Don’t quote me with authority on this, but from my past experience with USAirways planes (dunno if this still applies after the merger) some of their 737s and A320s were identified in the safety card with a “-EOW” suffix (as in, “B737-400EOW”) and those were the ones operated across open seas (e.g. PHL-STT or CLT-SJU); they were outfitted with not just the automatic popup rafts at the exits, but also additional containered rafts kept in dedicated overhead compartments. Would not surprise me if this were FAA req for planes flying beyond X miles offshore, that you have more than enough rafts for everyone; but on the flights I took in overland or coast-hugging routes I never saw those compartments unless the plane was EOW-designated. A LGA-CLT flight would at most hug the NJ coast before turning inland, or actually turn inland over northern NJ, so they’d probably fly with overland specs. (Interestingly, Canada’s Jazz regional carrier made news last year by announcing as a cost-cutting measure that they’d stick to the letter of their regulations, and on any planes that would not go more than 50 miles offshore they’d take out the actual lifevests and just make everyone grab the seat cushions)
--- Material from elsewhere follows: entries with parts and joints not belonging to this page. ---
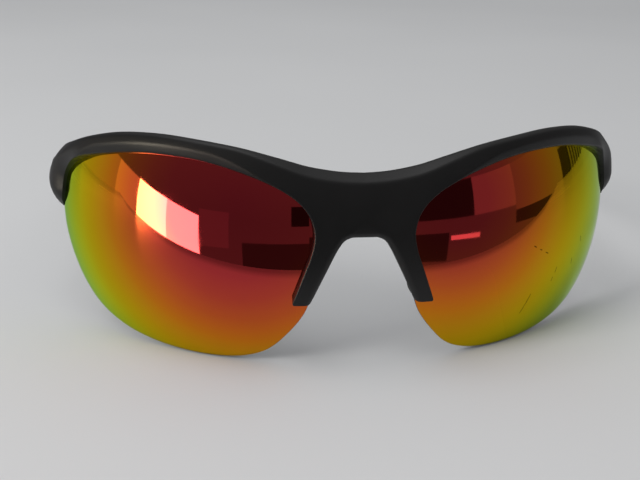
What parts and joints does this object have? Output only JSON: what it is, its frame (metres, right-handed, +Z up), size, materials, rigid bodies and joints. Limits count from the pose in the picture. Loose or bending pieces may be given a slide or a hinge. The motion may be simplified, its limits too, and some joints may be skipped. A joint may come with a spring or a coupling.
{
  "type": "wraparound sport sunglasses",
  "caption": "Half-rim wraparound sport sunglasses with mirror lenses, rubber nose pads, and temples that fold on steel leaf hinges.",
  "frame": {"origin": "on the table, under the middle of the open object's bounding box", "axes": "+Z up, the lenses face -Y, the temples run back along +Y, +X to the right seen from the front"},
  "size_m": [0.143, 0.153, 0.0502],
  "materials": {
    "frame": "satin soft-touch charcoal black",
    "mirror_lens": "red-orange interference mirror coating, green towards the rim",
    "rubber": "matt black soft rubber",
    "steel": "fine brushed stainless"
  },
  "bodies": {
    "front": {"front_frame": "frame", "lens_right": "mirror_lens", "lens_left": "mirror_lens", "nose_pad_right": "rubber", "nose_pad_left": "rubber", "hinge_front_leaf_right": "steel", "hinge_front_leaf_left": "steel", "hinge_screw_right": "steel", "hinge_screw_left": "steel", "front_leaf_screw_right_1": "steel", "front_leaf_screw_left_1": "steel", "front_leaf_screw_right_2": "steel", "front_leaf_screw_left_2": "steel"},
    "temple_arm_right": {"temple_right": "frame", "temple_grip_right": "rubber", "hinge_temple_leaf_right": "steel", "temple_leaf_screw_right_1": "steel", "temple_leaf_screw_right_2": "steel"},
    "temple_arm_left": {"temple_left": "frame", "temple_grip_left": "rubber", "hinge_temple_leaf_left": "steel", "temple_leaf_screw_left_1": "steel", "temple_leaf_screw_left_2": "steel"}
  },
  "joints": [
    {"name": "temple_right_fold", "type": "hinge", "parent": "front", "child": "temple_arm_right", "pos_m": [0.0643, -0.02625, 0.0312], "axis": [0, 0, 1], "range_deg": [0, 82]},
    {"name": "temple_left_fold", "type": "hinge", "parent": "front", "child": "temple_arm_left", "pos_m": [-0.0643, -0.02625, 0.0312], "axis": [0, 0, -1], "range_deg": [0, 89]}
  ]
}
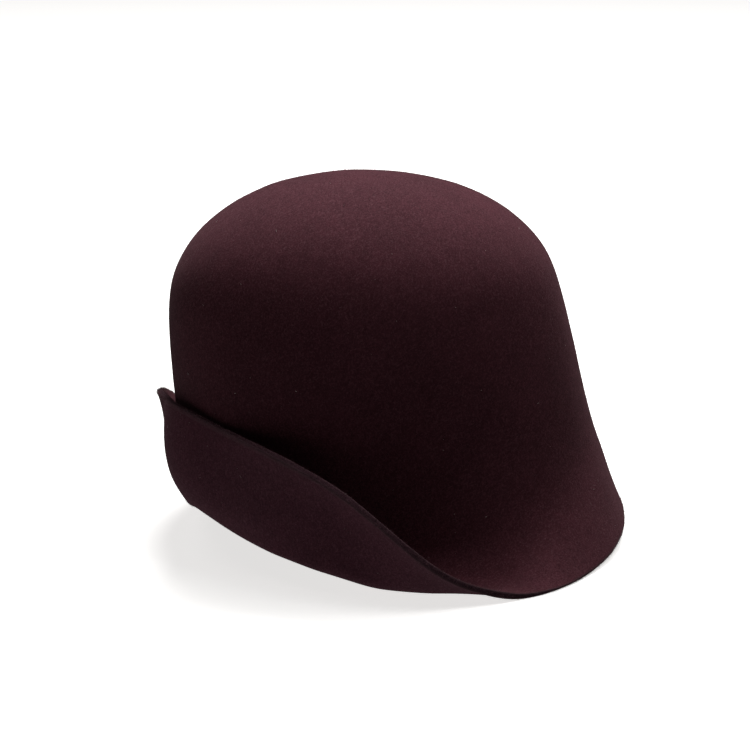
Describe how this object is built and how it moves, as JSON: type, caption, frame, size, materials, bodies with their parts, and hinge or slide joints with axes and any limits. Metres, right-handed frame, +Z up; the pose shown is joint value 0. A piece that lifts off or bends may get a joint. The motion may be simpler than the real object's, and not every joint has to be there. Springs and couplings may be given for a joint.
{
  "type": "cloche hat",
  "caption": "Felt cloche hat with a round crown, its brim turned up as a cuff round the front and flared down like a bell round the back.",
  "frame": {"origin": "on the surface that the hat stands on, under the middle of its bounding box", "axes": "+Z up through the crown, -Y towards the front where the brim is turned up, +X towards the wearer's left"},
  "size_m": [0.25, 0.2426, 0.187],
  "materials": {
    "felt": "matt wool felt with a short nap"
  },
  "bodies": {
    "root": {"felt_shell": "felt"}
  },
  "joints": []
}
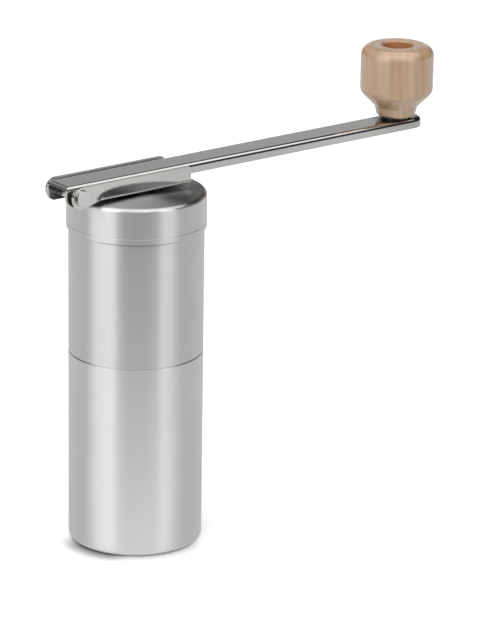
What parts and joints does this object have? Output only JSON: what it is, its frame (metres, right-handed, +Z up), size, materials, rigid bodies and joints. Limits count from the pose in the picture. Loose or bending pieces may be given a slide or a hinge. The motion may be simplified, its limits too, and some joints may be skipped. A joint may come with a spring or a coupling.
{
  "type": "hand crank coffee grinder",
  "caption": "Cylindrical steel hand coffee grinder with a folding crank, wooden knob, conical burrs, a lift-off lid and a pull-off canister.",
  "frame": {"origin": "centre of the canister's base, on the axis of the drive shaft", "axes": "+Z up along the shaft, +X along the unfolded crank arm towards the knob"},
  "size_m": [0.1734, 0.0516, 0.1711],
  "materials": {
    "brushed_shell": "stainless steel, brushed round the axis",
    "polished_steel": "stainless sheet, polished",
    "plain_steel": "turned and zinc plated steel",
    "wood": "light hardwood, fine sanded, clear oil",
    "black_steel": "turned steel with a black oxide finish",
    "brass": "turned brass",
    "dark_plastic": "moulded black plastic",
    "white_plastic": "acetal bearing plastic",
    "ceramic": "sintered white ceramic, opaque",
    "seal_rubber": "moulded silicone rubber"
  },
  "bodies": {
    "canister": {"canister": "brushed_shell"},
    "hopper": {"body_tube": "brushed_shell", "burr_housing": "dark_plastic", "canister_seal": "seal_rubber", "bearing_bridge": "dark_plastic", "upper_bush": "white_plastic", "lower_bush": "white_plastic", "outer_burr": "ceramic", "burr_clamp": "plain_steel", "clamp_screws": "plain_steel"},
    "drive": {"drive_shaft": "plain_steel", "shaft_clip": "plain_steel", "burr_spring": "plain_steel"},
    "burr": {"inner_burr": "ceramic", "burr_driver": "dark_plastic", "spring_washer": "plain_steel", "click_plate": "plain_steel"},
    "adjuster": {"adjuster_dial": "dark_plastic"},
    "lid": {"lid": "brushed_shell", "lid_bush": "dark_plastic"},
    "crank": {"crank_bracket": "polished_steel", "drive_socket": "black_steel", "socket_clip": "plain_steel", "crank_screw": "plain_steel", "crank_washer": "dark_plastic", "hinge_pin": "polished_steel", "pin_clip": "polished_steel", "hinge_washers": "polished_steel"},
    "arm": {"crank_arm": "polished_steel", "knob_washer": "dark_plastic", "knob_screw": "plain_steel", "knob_nut": "plain_steel"},
    "knob": {"knob": "wood", "knob_bush": "brass"}
  },
  "joints": [
    {"name": "canister_pull", "type": "slide", "parent": "canister", "child": "hopper", "axis": [0, 0, 1], "range_m": [0, 0.03]},
    {"name": "lid_lift", "type": "slide", "parent": "hopper", "child": "lid", "axis": [0, 0, 1], "range_m": [0, 0.03]},
    {"name": "crank_spin", "type": "hinge", "parent": "lid", "child": "crank", "pos_m": [0, 0, 0.1358], "axis": [0, 0, 1], "continuous": true},
    {"name": "arm_fold", "type": "hinge", "parent": "crank", "child": "arm", "pos_m": [-0.0303, 0, 0.13835], "axis": [0, 1, 0], "range_deg": [-270, 0]},
    {"name": "knob_spin", "type": "hinge", "parent": "arm", "child": "knob", "pos_m": [0.12385, 0, 0.1435], "axis": [0, 0, 1], "continuous": true},
    {"name": "shaft_spin", "type": "hinge", "parent": "hopper", "child": "drive", "pos_m": [0, 0, 0.1], "axis": [0, 0, 1], "continuous": true},
    {"name": "burr_drop", "type": "slide", "parent": "drive", "child": "burr", "axis": [0, 0, 1], "range_m": [-0.0012, 0], "deforming": ["burr_spring"]},
    {"name": "adjuster_turn", "type": "hinge", "parent": "burr", "child": "adjuster", "pos_m": [0, 0, 0.064], "axis": [0, 0, 1], "range_deg": [-540, 0]}
  ],
  "couplings": [
    {"joint": "shaft_spin", "follows": "crank_spin", "ratio": 1},
    {"joint": "burr_drop", "follows": "adjuster_turn", "m_per_rad": 0.00012732}
  ]
}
They wont,geese are in season.
Yeah, I just watched the whole thing too. I’d seen it before, and others, but it never gets any less frightening and horrifying. All those people. That woman’s baby. The man, Arland D. Williams*, who survived the crash, rescue teams there, but not in time for him. I had imagined that a lot of people survived the crash but drowned, trapped underwater, but according to the Wikipedia page Williams was the only one to die of drowning, which means everyone else died in the crash, a small blessing.
- This was nice to read:
In better news, going back to the Hudson topic, Sully and his family, and the rest of the flight crew (and their families, I assume) are going to the Inauguration
Their daughters definitely want to go!
The major of their city confirms…
Inauguration: Pilot Sullenberger And Family Invited
And this, if shown, will induce goosebumps:
Sully is so loved!
Was Sully on the Today show this morning? I thought he was scheduled but we don’t have a TV to watch, and I haven’t read that he appeared anywhere.
I was co-pilot. The whole sordid tale appears here.
From the angle the plane hit the water, and some pictures I saw of the bottom of the rear fuselage I think the plane hit the water with that part first, I guess one of the reasons both engines where not ripped off. Also I would expect some of the panneling on that area to be torn, letting in water.
I’m not sure if you should do that. That switch closes all (all?) the intakes and vents in the plane, and you may need some of those to remain open to keep flying. For example, and this completely out of my rear end, closing the intake that cools down some flight control avionics at the very beggining of an emergency may mean that before you hit water you may add up fried flight controls to your list of worries.
Well, then amend that to “hit the ditch switch at the appropriate time” on the checklist.
And this is merely a nitpick, but that’s how proper checklists for a wide variety of emergencies are put together, by nitpicking after an incident/accident.
Anyway, the experts will sort it out and make their recommendations, not me.